Any effort to reach the youth vote, to reverse the collapse of African American and Hispanic support between 2004 and 2012 and any outreach to suburban moms and other key blocs of swing voters will be hampered until and unless the GOP can persuade voters to put the Bush administration firmly in the rear-view mirror.
When it comes to domestic policy, the GOP is having an easier time disentangling itself from the Bush years. There is more real creative ferment on domestic policy issues in GOP circles these days than among Democrats. Republicans are already well into a new generation of ideas and proposals. Some are better and more practical than others, and a few policy ideas falls well short of a comprehensive and compelling vision for the future of the United States, but this is a moment of actual creativity and innovation, and many state governors and political figures are already carving out an identity for themselves and the party that doesn’t look back to the Bush years. (The relative freedom of state politicians from any perceived voter responsibility for the Bush years is one of the reasons the GOP has been more successful at the state than at the national level since 2008.)
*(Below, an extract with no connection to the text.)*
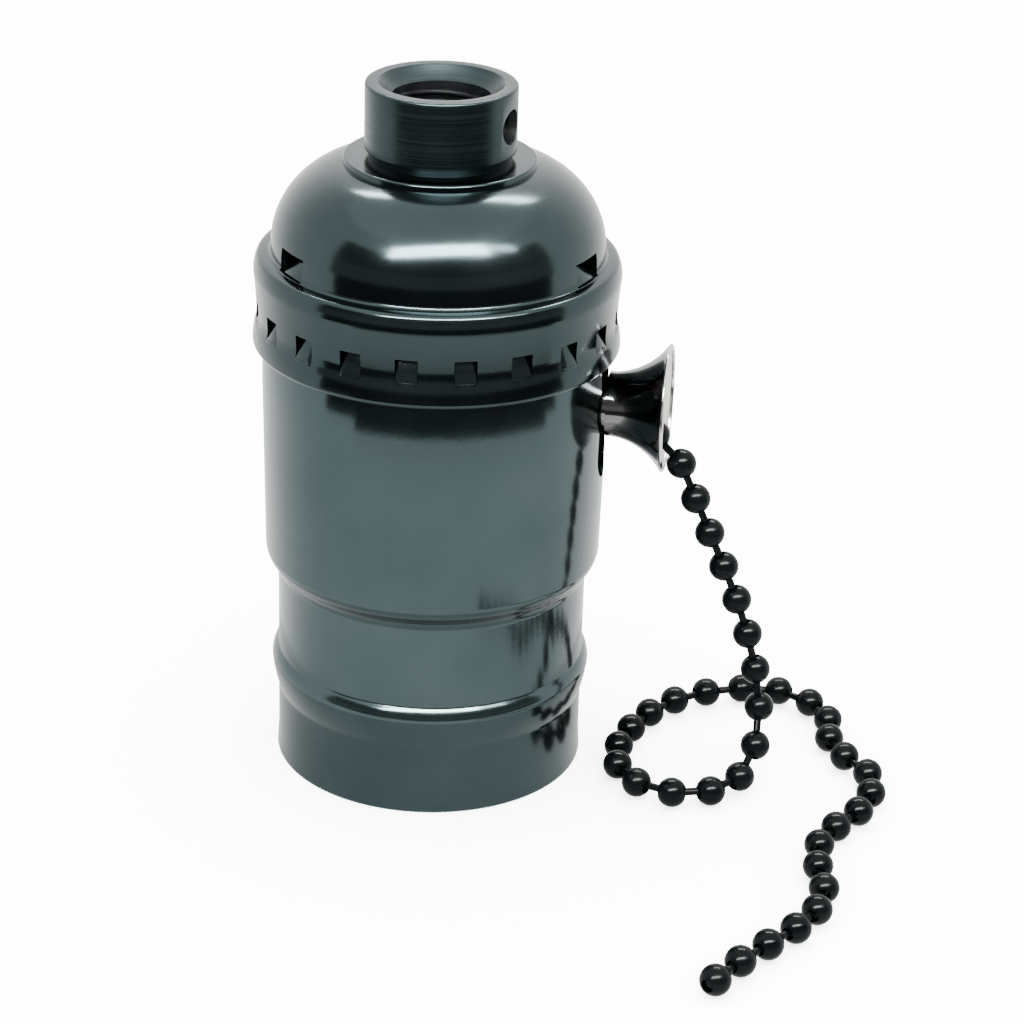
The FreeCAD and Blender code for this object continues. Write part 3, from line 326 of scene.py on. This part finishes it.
def dull(name, colour, darker, roughness, grain=500, depth=0.05, gloss=0.5):
    material, surface = shader(name, colour, 0.0, roughness[0])
    surface.inputs["Specular IOR Level"].default_value = gloss
    links = material.node_tree.links
    cloud = noise(material, grain, 6)
    tint = tinted(material, spread(material, cloud, 0, 1), colour, darker)
    links.new(tint, surface.inputs["Base Color"])
    links.new(spread(material, cloud, *roughness), surface.inputs["Roughness"])
    bumped(material, surface, [(cloud, 0.4, depth)])
    return material


painted = pearlPaint("shellPaint", 1.0)
# the cap's copy of the shell paint, darkened: painted shade
capShadedPaint = pearlPaint("capPaintShaded", paint["capPaintedShade"])
hubPaint = turnedPaint()
chainBlack = blackGloss()
# near-black, barely glossy: the bore's black paint, with painted shade deep in the bore and the set
# screw's hole
boreTonesAndShade = (0.003, 0.004, 0.004), (0.001, 0.001, 0.002)
boreBlackAndShade = dull("boreBlackAndShade", *boreTonesAndShade, (0.4, 0.55), 700, 0.01, gloss=0.08)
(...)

This is the kind of activity that today’s Republican leaders and policy wonks need to introduce to the realm of foreign policy. The world has changed considerably since President Bush left office, and creative thinking in GOP circles needs to figure out how to make Americans feel safe and secure in it. This is almost infinitely more important for the GOP, and for the country, than any attempt to promote a reevaluation of the Bush legacy.